SHORT EXERCISE: The data must be written out once more, precisely as given.

━━━ SUPPLIED MATERIAL

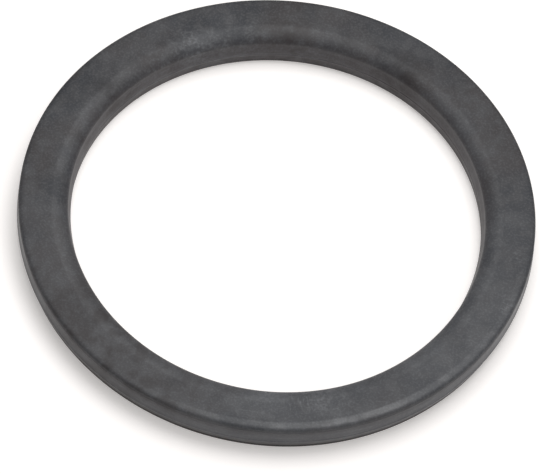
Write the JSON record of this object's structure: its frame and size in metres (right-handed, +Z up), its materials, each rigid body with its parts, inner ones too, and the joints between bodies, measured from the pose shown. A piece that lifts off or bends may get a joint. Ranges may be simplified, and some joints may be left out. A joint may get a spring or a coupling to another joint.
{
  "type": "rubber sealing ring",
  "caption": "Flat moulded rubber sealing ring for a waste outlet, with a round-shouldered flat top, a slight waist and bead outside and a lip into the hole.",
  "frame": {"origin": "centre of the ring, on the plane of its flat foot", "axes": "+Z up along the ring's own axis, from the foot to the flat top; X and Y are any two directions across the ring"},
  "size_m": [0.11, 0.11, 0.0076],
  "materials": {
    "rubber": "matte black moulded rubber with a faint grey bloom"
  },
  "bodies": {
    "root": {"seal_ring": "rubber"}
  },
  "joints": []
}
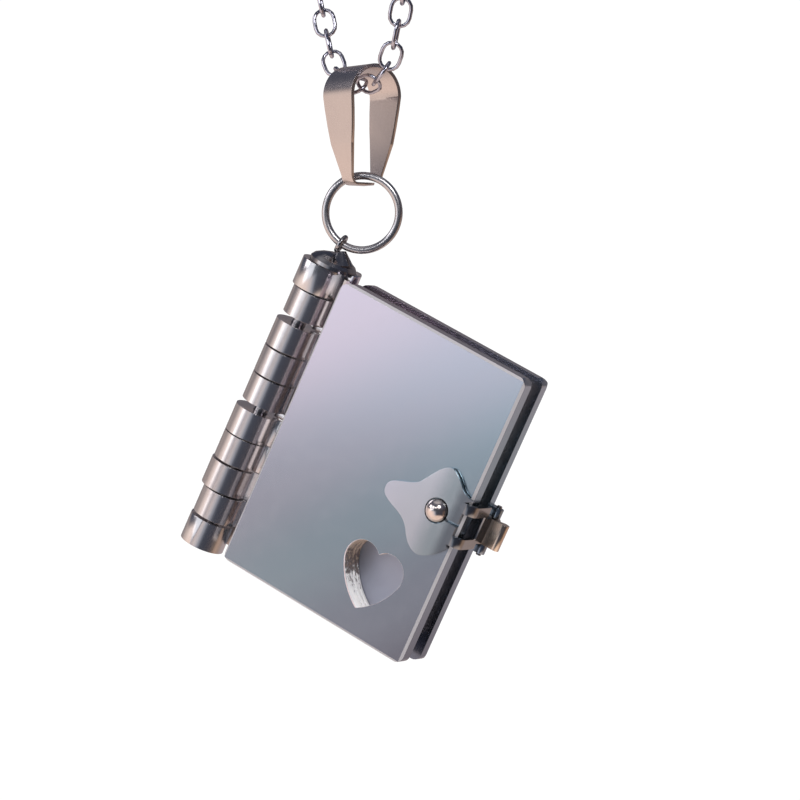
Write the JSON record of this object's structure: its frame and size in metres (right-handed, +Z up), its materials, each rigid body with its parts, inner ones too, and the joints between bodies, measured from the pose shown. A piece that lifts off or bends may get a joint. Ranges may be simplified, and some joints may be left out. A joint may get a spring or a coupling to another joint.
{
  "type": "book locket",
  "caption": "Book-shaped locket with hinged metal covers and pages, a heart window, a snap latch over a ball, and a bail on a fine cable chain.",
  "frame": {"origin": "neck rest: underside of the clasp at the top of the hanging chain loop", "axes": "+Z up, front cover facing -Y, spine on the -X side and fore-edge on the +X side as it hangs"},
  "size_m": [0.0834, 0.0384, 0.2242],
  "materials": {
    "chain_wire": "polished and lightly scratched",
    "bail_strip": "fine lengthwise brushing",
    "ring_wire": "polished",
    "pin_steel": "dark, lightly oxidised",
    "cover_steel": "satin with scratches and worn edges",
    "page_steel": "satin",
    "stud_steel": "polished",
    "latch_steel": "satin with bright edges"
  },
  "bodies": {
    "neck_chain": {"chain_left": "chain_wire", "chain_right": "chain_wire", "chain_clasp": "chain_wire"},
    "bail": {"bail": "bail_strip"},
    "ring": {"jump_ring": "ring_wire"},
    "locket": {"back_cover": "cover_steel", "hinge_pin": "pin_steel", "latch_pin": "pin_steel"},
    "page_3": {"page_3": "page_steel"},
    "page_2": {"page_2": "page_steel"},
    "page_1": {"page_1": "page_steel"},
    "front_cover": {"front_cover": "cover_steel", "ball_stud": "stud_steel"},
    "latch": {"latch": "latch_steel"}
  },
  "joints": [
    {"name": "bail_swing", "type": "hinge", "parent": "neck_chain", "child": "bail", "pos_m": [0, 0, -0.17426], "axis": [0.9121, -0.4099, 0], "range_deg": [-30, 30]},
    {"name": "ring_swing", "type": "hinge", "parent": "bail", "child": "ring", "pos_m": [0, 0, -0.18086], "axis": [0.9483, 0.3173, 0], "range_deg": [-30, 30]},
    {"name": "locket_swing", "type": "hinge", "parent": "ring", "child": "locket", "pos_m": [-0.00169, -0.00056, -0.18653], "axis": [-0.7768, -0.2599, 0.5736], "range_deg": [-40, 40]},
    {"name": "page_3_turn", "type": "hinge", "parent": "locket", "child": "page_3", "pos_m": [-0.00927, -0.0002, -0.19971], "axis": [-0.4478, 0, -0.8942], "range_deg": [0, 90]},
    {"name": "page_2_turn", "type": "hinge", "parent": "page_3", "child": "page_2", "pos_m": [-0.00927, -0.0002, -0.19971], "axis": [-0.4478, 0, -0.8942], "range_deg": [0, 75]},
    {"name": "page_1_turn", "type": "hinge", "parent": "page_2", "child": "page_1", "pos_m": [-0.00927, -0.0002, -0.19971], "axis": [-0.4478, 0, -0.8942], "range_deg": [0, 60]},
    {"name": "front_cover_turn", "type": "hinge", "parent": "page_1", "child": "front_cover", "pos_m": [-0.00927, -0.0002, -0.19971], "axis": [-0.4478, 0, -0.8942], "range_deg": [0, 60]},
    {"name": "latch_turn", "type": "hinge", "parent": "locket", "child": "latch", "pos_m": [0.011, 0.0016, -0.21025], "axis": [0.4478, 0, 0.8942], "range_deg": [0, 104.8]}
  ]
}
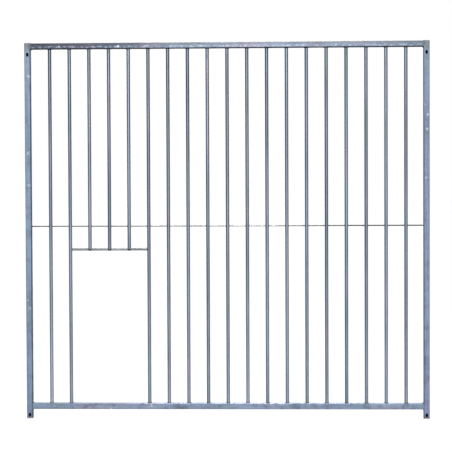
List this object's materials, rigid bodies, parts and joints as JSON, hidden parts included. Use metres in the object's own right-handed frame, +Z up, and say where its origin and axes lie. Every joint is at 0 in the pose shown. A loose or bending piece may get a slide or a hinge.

━━━━━━

OUTPUT:
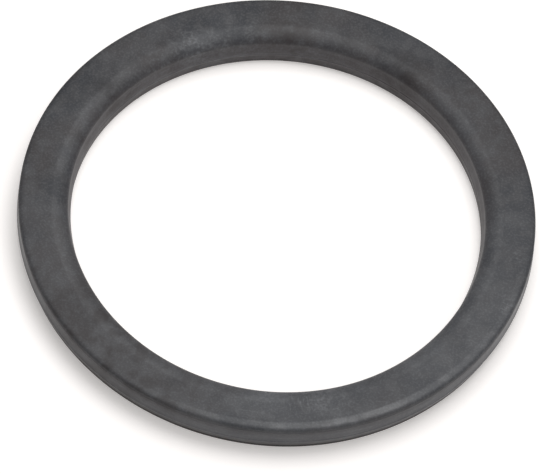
Write the JSON record of this object's structure: its frame and size in metres (right-handed, +Z up), its materials, each rigid body with its parts, inner ones too, and the joints between bodies, measured from the pose shown. A piece that lifts off or bends may get a joint. Ranges may be simplified, and some joints may be left out. A joint may get a spring or a coupling to another joint.
{
  "type": "rubber sealing ring",
  "caption": "Flat moulded rubber sealing ring for a waste outlet, with a round-shouldered flat top, a slight waist and bead outside and a lip into the hole.",
  "frame": {"origin": "centre of the ring, on the plane of its flat foot", "axes": "+Z up along the ring's own axis, from the foot to the flat top; X and Y are any two directions across the ring"},
  "size_m": [0.11, 0.11, 0.0076],
  "materials": {
    "rubber": "matte black moulded rubber with a faint grey bloom"
  },
  "bodies": {
    "root": {"seal_ring": "rubber"}
  },
  "joints": []
}
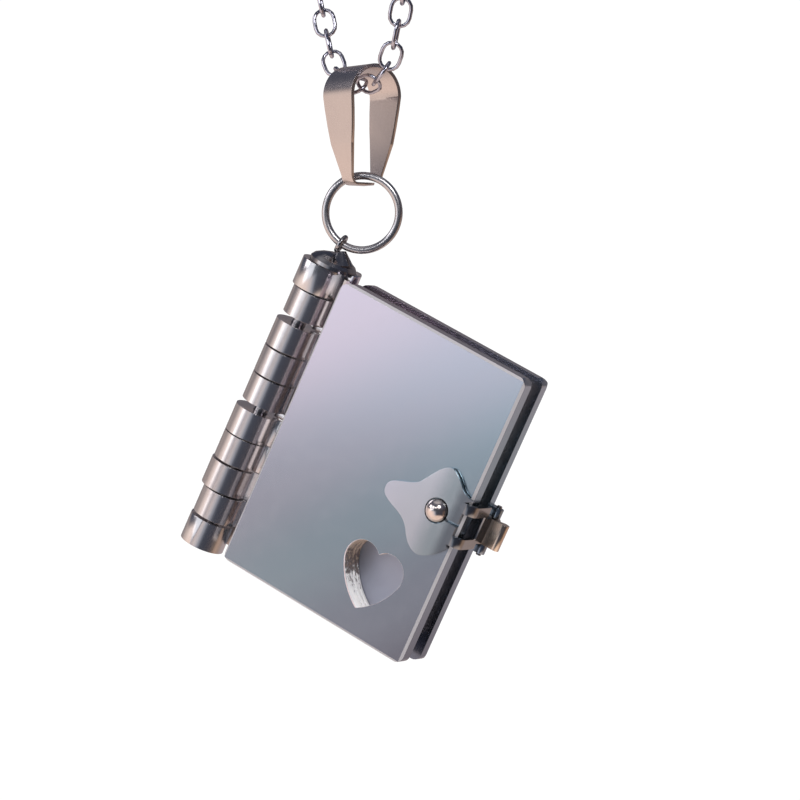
Write the JSON record of this object's structure: its frame and size in metres (right-handed, +Z up), its materials, each rigid body with its parts, inner ones too, and the joints between bodies, measured from the pose shown. A piece that lifts off or bends may get a joint. Ranges may be simplified, and some joints may be left out. A joint may get a spring or a coupling to another joint.
{
  "type": "book locket",
  "caption": "Book-shaped locket with hinged metal covers and pages, a heart window, a snap latch over a ball, and a bail on a fine cable chain.",
  "frame": {"origin": "neck rest: underside of the clasp at the top of the hanging chain loop", "axes": "+Z up, front cover facing -Y, spine on the -X side and fore-edge on the +X side as it hangs"},
  "size_m": [0.0834, 0.0384, 0.2242],
  "materials": {
    "chain_wire": "polished and lightly scratched",
    "bail_strip": "fine lengthwise brushing",
    "ring_wire": "polished",
    "pin_steel": "dark, lightly oxidised",
    "cover_steel": "satin with scratches and worn edges",
    "page_steel": "satin",
    "stud_steel": "polished",
    "latch_steel": "satin with bright edges"
  },
  "bodies": {
    "neck_chain": {"chain_left": "chain_wire", "chain_right": "chain_wire", "chain_clasp": "chain_wire"},
    "bail": {"bail": "bail_strip"},
    "ring": {"jump_ring": "ring_wire"},
    "locket": {"back_cover": "cover_steel", "hinge_pin": "pin_steel", "latch_pin": "pin_steel"},
    "page_3": {"page_3": "page_steel"},
    "page_2": {"page_2": "page_steel"},
    "page_1": {"page_1": "page_steel"},
    "front_cover": {"front_cover": "cover_steel", "ball_stud": "stud_steel"},
    "latch": {"latch": "latch_steel"}
  },
  "joints": [
    {"name": "bail_swing", "type": "hinge", "parent": "neck_chain", "child": "bail", "pos_m": [0, 0, -0.17426], "axis": [0.9121, -0.4099, 0], "range_deg": [-30, 30]},
    {"name": "ring_swing", "type": "hinge", "parent": "bail", "child": "ring", "pos_m": [0, 0, -0.18086], "axis": [0.9483, 0.3173, 0], "range_deg": [-30, 30]},
    {"name": "locket_swing", "type": "hinge", "parent": "ring", "child": "locket", "pos_m": [-0.00169, -0.00056, -0.18653], "axis": [-0.7768, -0.2599, 0.5736], "range_deg": [-40, 40]},
    {"name": "page_3_turn", "type": "hinge", "parent": "locket", "child": "page_3", "pos_m": [-0.00927, -0.0002, -0.19971], "axis": [-0.4478, 0, -0.8942], "range_deg": [0, 90]},
    {"name": "page_2_turn", "type": "hinge", "parent": "page_3", "child": "page_2", "pos_m": [-0.00927, -0.0002, -0.19971], "axis": [-0.4478, 0, -0.8942], "range_deg": [0, 75]},
    {"name": "page_1_turn", "type": "hinge", "parent": "page_2", "child": "page_1", "pos_m": [-0.00927, -0.0002, -0.19971], "axis": [-0.4478, 0, -0.8942], "range_deg": [0, 60]},
    {"name": "front_cover_turn", "type": "hinge", "parent": "page_1", "child": "front_cover", "pos_m": [-0.00927, -0.0002, -0.19971], "axis": [-0.4478, 0, -0.8942], "range_deg": [0, 60]},
    {"name": "latch_turn", "type": "hinge", "parent": "locket", "child": "latch", "pos_m": [0.011, 0.0016, -0.21025], "axis": [0.4478, 0, 0.8942], "range_deg": [0, 104.8]}
  ]
}
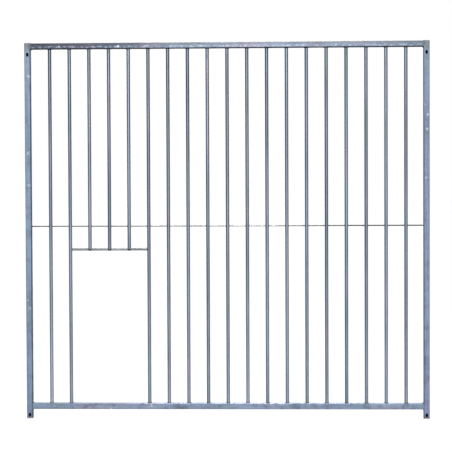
List this object's materials, rigid bodies, parts and joints as JSON, hidden parts included. Use metres in the object's own right-handed frame, +Z up, and say where its origin and axes lie. Every joint is at 0 in the pose shown. A loose or bending piece may get a slide or a hinge.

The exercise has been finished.